Obtaining Medical Affairs Insights from Event-Gathered Data
July 1, 2022 •Ruth Janelle
In our post, titled ‘Putting the Puzzle Together: The Difference Between Data, Metrics, Reporting, Analytics, and Insights’, we emphasized how collecting data may be part of every event, but it takes more effort to develop that data into insights, or actionable information. Raw data has to be measured against metrics and consolidated into a report before you can understand why data is important for your organization. Insights carry action; if your analysis of event data doesn’t prompt ways you can improve, then the data you have is not valuable.
That being said, there are many reasons why medical affairs insights are hard to come by. Medical affairs teams do collate data from events like medical advisory boards, speaker trainings, and medical science liaison trainings, but struggle to analyze that data, benchmark across their other data sets, and find key takeaways.
Here are three basic ways to mitigate that problem and better obtain medical affairs insights:
Equip medical liaisons with a data plan
Ipsen’s study on medical affairs transformation notes that continuous leadership development across medical affairs is essential to ensure full engagement with all stakeholders and to maintain the appropriate flow of information. Medical affairs team members should understand what event insights are and why they are important, which includes:
- The definition of insights versus facts or data
- An understanding of the specific types of insights valuable to your company
- Clear guidelines on consistently gathering effective insights
- Sources of potential insights during events, such as social media
Although it may seem overwhelming to find insights from data sources, it’s important to train medical affairs teams to narrow down their scope on useful information. One simple practice is that if they think a piece of data reflects an insight, take note of it and ask questions on why it seems important. For instance, if they’re observing similar questions from participants in a training, it may be well worth looking for potential gaps in communication.
Adopt a business analytics approach to data
Sometimes, our approach to data can influence the way we generate insights. After an event, we may be compelled to simply produce a report from the data collected, then pay no more attention to it — a barebones approach that has unfortunately become the standard.
However, Maryville University’s feature on business vs. data analysts notes that this is not the only way we can utilize information. Case in point, business analysts are concerned with using data to help companies make the best decisions for efficiencies and returns; as they are interested with the development of business strategies, they go beyond relaying information and consider how to transform these into action — which is why the demand for business analysts is projected to grow by 14% by 2026. We need to find stories in medical affairs insights to drive our business strategy. For instance, if a number of attendees at a previous conference raised questions on a specific disease, you can take note of it and advise key opinion leaders to prepare for future discussions.

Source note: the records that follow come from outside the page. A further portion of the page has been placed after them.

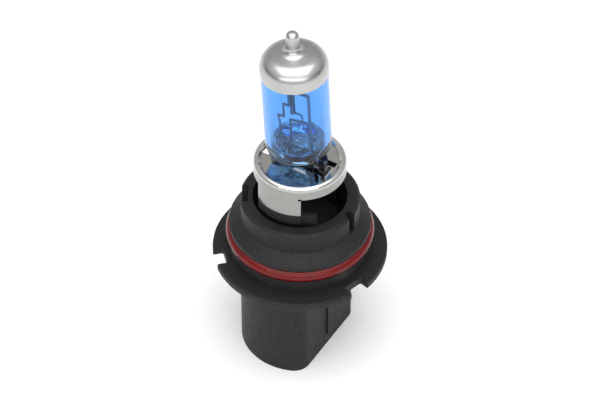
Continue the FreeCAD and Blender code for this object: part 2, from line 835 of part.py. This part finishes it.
def make_filament(label, place, side, bottom, turns, start):
    """A coiled filament about its own upright axis, its ends in the press seal's plane."""
    spine = doc.addObject("Part::Helix", label + "_spine")
    tie(spine, "Pitch", "coil_pitch")
    tie(spine, "Height", turns + " * coil_pitch")
    tie(spine, "Radius", "coil_radius")
    section = doc.addObject("Part::Circle", label + "_section")
    tie(section, "Radius", "coil_wire")
    seat = "%s * placement(vector(%s; %s; %s); rotation(vector(0; 0; 1); %s))" % (
        BURNER_PLACEMENT, place, side, bottom, start)
    tie(spine, "Placement", seat)
    tie(section, "Placement",
        seat + " * placement(vector(coil_radius; 0; 0); rotation(vector(1; 0; 0); 90))")
    coil = doc.addObject("Part::Sweep", label)
    coil.Label = label
    doc.recompute()
    coil.Sections = [section]
    coil.Spine = (spine, ["Edge%d" % (i + 1) for i in range(len(spine.Shape.Edges))])
    coil.Solid = True
    coil.Frenet = True
    doc.recompute()
    check_state(coil)
    return coil


def make_foil(label, place):
    """One molybdenum foil sealed in the press seal."""
    body = new_body(label)
    sketch = sketch_on(body, label + "_outline", "XY_Plane", "-foil_bottom")
    rectangle(
        sketch, place + " - foil_width / 2", "-foil_thickness / 2",
        place + " + foil_width / 2", "foil_thickness / 2",
    )
    padded(body, label + "_strip", sketch, "foil_bottom + foil_top")
    stand_in_burner(body)
    return body


def rounded_path(corners, bend):
    """Straight runs through corners, joined by tangent arcs of one radius."""
    edges = []
    here = corners[0]
    for before, corner, after in zip(corners, corners[1:], corners[2:]):
        back = (before - corner).normalize()
        on = (after - corner).normalize()
        turn = math.pi - back.getAngle(on)
        cut = bend * math.tan(turn / 2)
        first = corner + back * cut
        last = corner + on * cut
        inward = (back + on).normalize()
        middle = corner + inward * (bend / math.cos(turn / 2) - bend)
        edges.append(Part.LineSegment(here, first).toShape())
        edges.append(Part.Arc(first, middle, last).toShape())
        here = last
    edges.append(Part.LineSegment(here, corners[-1]).toShape())
    return Part.Wire(edges)


def make_outer_wire(label, place, blade):
    """A round wire from the press seal's foil down to the side of one blade's top."""
    seat = burner_frame()
    turn = FreeCAD.Rotation(FreeCAD.Vector(0, 0, 1), number("shroud_azimuth"))
    beside = FreeCAD.Vector(
        -number("blade_row"),
        blade * number("blade_pitch") + number("blade_thickness / 2 + wire_radius"), 0)
    foot = turn.multVec(beside)
    up = FreeCAD.Vector(0, 0, 1)
    across = number(place)
    corners = [
        seat.multVec(FreeCAD.Vector(across, 0, -number("foil_bottom") + 0.6)),
        seat.multVec(FreeCAD.Vector(across, 0, -number("pinch_bottom") - 1.2)),
        foot + up * (number("blade_top") + 1.6),
        foot + up * (number("potting_top") + 0.3),
    ]
    path = rounded_path(corners, 2 * number("wire_radius") * 1.6)
    ring = Part.Circle(corners[0], corners[1] - corners[0], number("wire_radius"))
    wire = doc.addObject("Part::Feature", label)
    wire.Label = label
    wire.Shape = path.makePipeShell([Part.Wire(ring.toShape())], True, False)
    wire.Placement = FreeCAD.Placement()
    return wire


parts = [
    make_base_moulding(),
    make_burner_carrier(),
    make_o_ring(),
    make_terminal_seal(),
    make_blade("low_beam_blade", -1),
    make_blade("high_beam_blade", 0),
    make_blade("common_blade", 1),
    make_burner_ring(),
    make_clamp_plate(),
    make_pinch_clip(),
    make_glass_capsule(),
    make_silver_cap(),
    make_foil("low_beam_foil", "low_lead_place"),
    make_foil("high_beam_foil", "high_lead_place"),
    make_foil("common_foil", "common_lead_place"),
    make_low_beam_lead(),
    make_high_beam_lead(),
    make_common_lead(),
    make_filament("low_beam_filament", "low_coil_place", "low_coil_side", "low_coil_bottom",
                  "low_coil_turns", "-90"),
    make_filament("high_beam_filament", "high_coil_place", "high_coil_side", "high_coil_bottom",
                  "high_coil_turns", "90"),
    make_outer_wire("low_beam_wire", "low_lead_place", -1),
    make_outer_wire("high_beam_wire", "high_lead_place", 0),
    make_outer_wire("common_wire", "common_lead_place", 1),
]
doc.recompute()
for thing in doc.Objects:
    check_state(thing)
for part in parts:
    if part.Shape.isNull() or not part.Shape.isValid():
        raise RuntimeError(part.Label + " has no valid shape")
os.makedirs("parts", exist_ok=True)
for part in parts:
    part.Shape.exportStep("parts/%s.step" % part.Label)
    box = part.Shape.BoundBox
    print("%-18s solids %d volume %9.2f z %.2f to %.2f" % (
        part.Label, len(part.Shape.Solids), part.Shape.Volume, box.ZMin, box.ZMax))
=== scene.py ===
import json
import math

import bmesh
import bpy
from mathutils import Matrix, Vector, noise


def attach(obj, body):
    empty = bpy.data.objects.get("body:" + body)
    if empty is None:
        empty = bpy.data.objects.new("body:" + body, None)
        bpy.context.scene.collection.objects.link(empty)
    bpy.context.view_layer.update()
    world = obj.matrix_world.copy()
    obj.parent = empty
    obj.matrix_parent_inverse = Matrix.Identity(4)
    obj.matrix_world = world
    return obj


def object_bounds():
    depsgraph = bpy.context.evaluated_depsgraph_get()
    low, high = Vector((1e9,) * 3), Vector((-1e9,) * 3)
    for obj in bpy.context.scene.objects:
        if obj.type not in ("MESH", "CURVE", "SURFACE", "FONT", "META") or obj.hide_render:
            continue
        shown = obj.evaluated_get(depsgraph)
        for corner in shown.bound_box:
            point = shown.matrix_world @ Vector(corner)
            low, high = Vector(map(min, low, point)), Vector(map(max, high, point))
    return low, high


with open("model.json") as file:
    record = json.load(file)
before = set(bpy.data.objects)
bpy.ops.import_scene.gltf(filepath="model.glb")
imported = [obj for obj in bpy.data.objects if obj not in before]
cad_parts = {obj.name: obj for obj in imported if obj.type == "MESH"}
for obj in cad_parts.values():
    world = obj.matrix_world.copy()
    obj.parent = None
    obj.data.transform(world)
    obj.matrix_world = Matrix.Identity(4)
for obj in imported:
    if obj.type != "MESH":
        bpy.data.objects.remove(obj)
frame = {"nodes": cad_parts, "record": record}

CAD_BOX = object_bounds()
MM = 0.001

CAMERA_SENSOR = 36.0
CAMERA_LENS = 166.9
CAMERA_PLACE = (0.0, -0.40705, 0.40305)
CAMERA_PITCH = math.radians(46.16)
CAMERA_RANGE = (0.01, 10.0)
FLOOR_SIZE = 6.0

# The sky's grey by height, as the upward part of the direction: before the object and behind it.
FRONT_SKY = ((0.0, 0.03), (0.13, 0.05), (0.25, 0.55), (0.62, 0.85), (1.0, 1.05))
BACK_SKY = ((0.0, 0.9), (0.13, 0.7), (0.45, 0.45), (0.75, 0.6), (1.0, 1.05))
SKY_CHANGES = (0.1, 0.7)
SKY_BLUE = 1.01

# The burner's own axis: it leans a little about this point of the base axis.
LEAN_POINT = Vector((-0.1, 0.0, 24.0)) * MM
BURNER_LEAN = math.radians(2.5)
PINCH_TURN = math.radians(-31.0)
BURNER = (
    Matrix.Translation(LEAN_POINT)
    @ Matrix.Rotation(-BURNER_LEAN, 4, "Y")
    @ Matrix.Rotation(PINCH_TURN, 4, "Z")
)

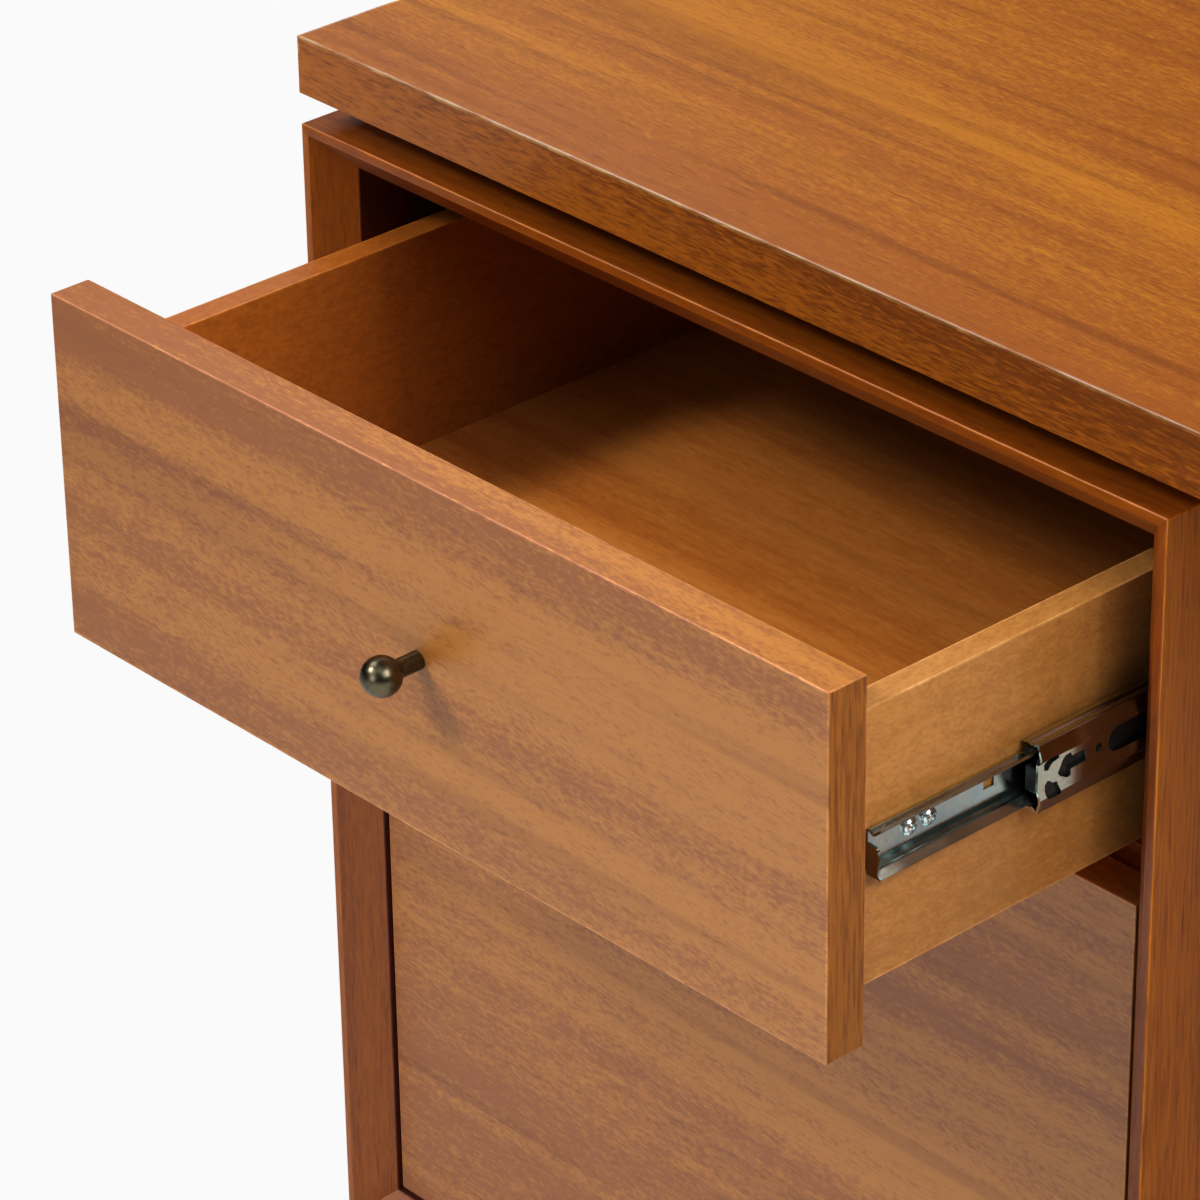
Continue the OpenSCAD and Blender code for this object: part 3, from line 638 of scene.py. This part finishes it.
# local mm: x away from the drawer box, y back from the middle member's front end, z up from the slide's centre
CATCH = [(4.3, 0.4), (9.3, 0.4), (9.3, 2.0), (8.2, 2.0), (8.2, 3.9), (4.3, 3.9)]
PLATE = [(1.4, -4.0), (3.0, -9.4), (13.0, -9.4), (16.0, -5.0), (34.0, -4.2), (68.0, -4.2), (73.0, -1.6),
         (73.0, 5.6), (68.0, 8.2), (1.4, 8.2)]
CAGE_END = [(3.6, 8.2), (4.2, 8.4), (5.2, 9.3), (6.2, 10.25), (6.6, 10.8), (6.6, 11.45), (3.2, 11.45), (2.95, 9.6), (3.1, 8.9)]
CAGE_END_LOW = [(3.2, 9.98), (6.6, 10.6), (6.6, 11.45), (3.2, 11.45)]     # clear of the drawer member's folded stop
CAGE = [(3.4, 8.35), (3.9, 8.35), (4.0, 10.1), (4.0, 11.9), (3.4, 11.9), (3.3, 10.1)]


def slide_inside(tag, body, xw, sign, yw, zw, catch_and_shade_mat, cage_mat):
    def world(x, y, z):
        return Vector(((xw + sign * x) * MM, (yw + y) * MM, (zw + z) * MM))

    # catch: a block in the mouth and the plate behind the web's cut-outs, black plastic that also stands in for the
    # deep shade there (painted shade)
    block = prism("block", CATCH, -4.9, 4.9, lambda a, b, h: world(a, b, h))
    plate = prism("plate", PLATE, 8.5, 9.1, lambda a, b, h: world(h, a, b))
    finish_piece(f"{tag}_catch", [block], body, catch_and_shade_mat, 0.0004)
    finish_piece(f"{tag}_catch_plate_and_shade", [plate], body, catch_and_shade_mat, 0.0002)
    ends, cages = [], []
    for up in (1, -1):
        ends.append(prism("end", CAGE_END if up > 0 else CAGE_END_LOW, 0.6, 7.5, lambda a, b, h: world(a, h, up * b)))
        cages.append(prism("cage", CAGE, 7.9, 214.0, lambda a, b, h: world(a, h, up * b)))
        for i in range(16):
            bm = bmesh.new()
            ball(bm, world(3.7, 14.0 + 12.8 * i, up * 10.1), 1.65 * MM)
            cages.append(bm)
    finish_piece(f"{tag}_cage_ends", ends, body, catch_and_shade_mat, 0.0004)
    finish_piece(f"{tag}_ball_cages", cages, body, cage_mat)


# black plastic for the catch and the cage ends; the catch pieces also stand in for the slide's deep shade (painted
# shade)
catch_black_and_shade = plastic("catch_plastic_and_shade", (0.012, 0.012, 0.012), 0.42, seed=3.0)
cage_steel = metal("cage_steel", (0.42, 0.41, 0.38), (0.55, 0.53, 0.48), 0.26, seed=8.0, axis="y")
for case, mirror in (("left", 1), ("right", -1)):
    for drawer in ("box", "file"):
        node = f"{case}_{drawer}_middle_slides"
        lo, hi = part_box(node)
        y_front, z_mid = lo[1] / MM, (lo[2] + hi[2]) / 2 / MM
        for hand, xw, sign in (("outer", -731.3, -1), ("inner", -335.7, 1)):
            slide_inside(f"{case}_{drawer}_{hand}_slide", f"{case}_{drawer}_middle", mirror * xw, mirror * sign, y_front, z_mid,
                         catch_black_and_shade, cage_steel)

# ------------------------------------------------------------------ floor, light
me = bpy.data.meshes.new("floor")
me.from_pydata([(-40, -40, -0.0004), (40, -40, -0.0004), (40, 40, -0.0004), (-40, 40, -0.0004)], [], [(0, 1, 2, 3)])
floor = link(bpy.data.objects.new("floor", me))
g = Tree("floor_paper")
fn = g.noise(g.vec("MULTIPLY", g.node("ShaderNodeTexCoord").outputs["Object"], (3, 3, 3)), detail=2.0)
fx = g.split(g.node("ShaderNodeTexCoord").outputs["Object"])[0]
paper = g.mix(fn, (0.86, 0.86, 0.86), (0.88, 0.88, 0.88))
g.put(g.bsdf.inputs["Base Color"], g.mix(g.span(fx, -2.1, -1.0, 0.45, 1.0, smooth=True), (0, 0, 0), paper))
g.bsdf.inputs["Roughness"].default_value = 0.9
g.bsdf.inputs["Specular IOR Level"].default_value = 0.1
# seen directly the paper is as even as the photo's background, with a soft dark patch where something stands on it
# painted contact shadow: the AO below dims the floor's camera-seen emission near anything standing on it
ao = g.node("ShaderNodeAmbientOcclusion", samples=8)
ao.inputs["Distance"].default_value = 0.12
em = g.node("ShaderNodeEmission")
g.put(em.inputs["Strength"], g.span(ao.outputs["AO"], 0.0, 1.0, 0.45, 0.963))
path = g.node("ShaderNodeLightPath")
both = g.node("ShaderNodeMixShader")
g.link(path.outputs["Is Camera Ray"], both.inputs[0])
g.link(g.bsdf.outputs[0], both.inputs[1])
g.link(em.outputs[0], both.inputs[2])
g.link(both.outputs[0], g.out.inputs["Surface"])
me.materials.append(g.mat)

BACKDROP = 0.963     # the photo's even white, before the view's tone curve
world = bpy.data.worlds.new("studio")
bpy.context.scene.world = world
world.use_nodes = True
wt = world.node_tree
wt.nodes.clear()
wo = wt.nodes.new("ShaderNodeOutputWorld")
bg = wt.nodes.new("ShaderNodeBackground")
bg2 = wt.nodes.new("ShaderNodeBackground")
lp = wt.nodes.new("ShaderNodeLightPath")
mx = wt.nodes.new("ShaderNodeMixShader")
bg.inputs[0].default_value = (1, 1, 1, 1)
bg.inputs[1].default_value = 0.03
bg2.inputs[0].default_value = (1, 1, 1, 1)
bg2.inputs[1].default_value = BACKDROP
wt.links.new(lp.outputs["Is Camera Ray"], mx.inputs[0])
wt.links.new(bg.outputs[0], mx.inputs[1])
wt.links.new(bg2.outputs[0], mx.inputs[2])
wt.links.new(mx.outputs[0], wo.inputs[0])


def area(name, loc, target, size, power, colour=(1, 1, 1), size_y=None, spread=180):
    ld = bpy.data.lights.new(name, "AREA")
    ld.shape = "RECTANGLE"
    ld.size = size
    ld.size_y = size_y or size
    ld.energy = power
    ld.color = colour
    ld.spread = math.radians(spread)
    o = link(bpy.data.objects.new(name, ld))
    o.location = loc
    o.rotation_euler = (Vector(target) - Vector(loc)).to_track_quat("-Z", "Y").to_euler()
    o.visible_camera = False
    return o


C = Vector((-0.53, -0.35, 0.63))


def softbox(name, az, el, dist, size, power, size_y=None):
    a, e = math.radians(az), math.radians(el)
    way = Vector((math.cos(e) * math.cos(a), math.cos(e) * math.sin(a), math.sin(e)))
    return area(name, C + dist * way, C, size, power, size_y=size_y)


softbox("key", 234, 40, 5.5, 1.1, 184)
softbox("front", 262, 38, 2.2, 1.0, 4)
softbox("front_low", 270, 12, 3.0, 1.3, 18)
softbox("front_high", 300, 62, 2.6, 1.3, 6)
softbox("right_front", 348, 38, 4.5, 2.2, 52)
softbox("right", 13, 40, 5.2, 2.7, 176)
softbox("back_right_low", 55, 14, 5.2, 3.2, 64)
softbox("back_left", 150, 40, 3.0, 1.3, 10)
softbox("left_high", 198, 52, 3.0, 1.3, 24)
softbox("rim", 50, 40, 5.2, 1.2, 39).data.color = (1.0, 0.96, 0.88)

scene = bpy.context.scene
scene.view_settings.view_transform = "Standard"
scene.view_settings.look = "None"
scene.view_settings.exposure = 0.0
scene.view_settings.gamma = 1 / 1.2      # deepens the shadows as in the photo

Invest in the necessary technology
Attendees are already accustomed to using technology in daily life, and as discussed by a Medical Affairs Professional Society feature on insight generation, we’ll likely continue with virtual and hybrid engagements for medical affairs as these offer more frequent and concise communications around the globe. As such, investing in different tools like content engagement technology, business intelligence tools, and translation platforms can allow for real-time event improvements as well as future medical affairs functions. Many pharmaceutical companies are likewise looking into natural language processing and artificial intelligence capabilities to promote data capture and insight generation.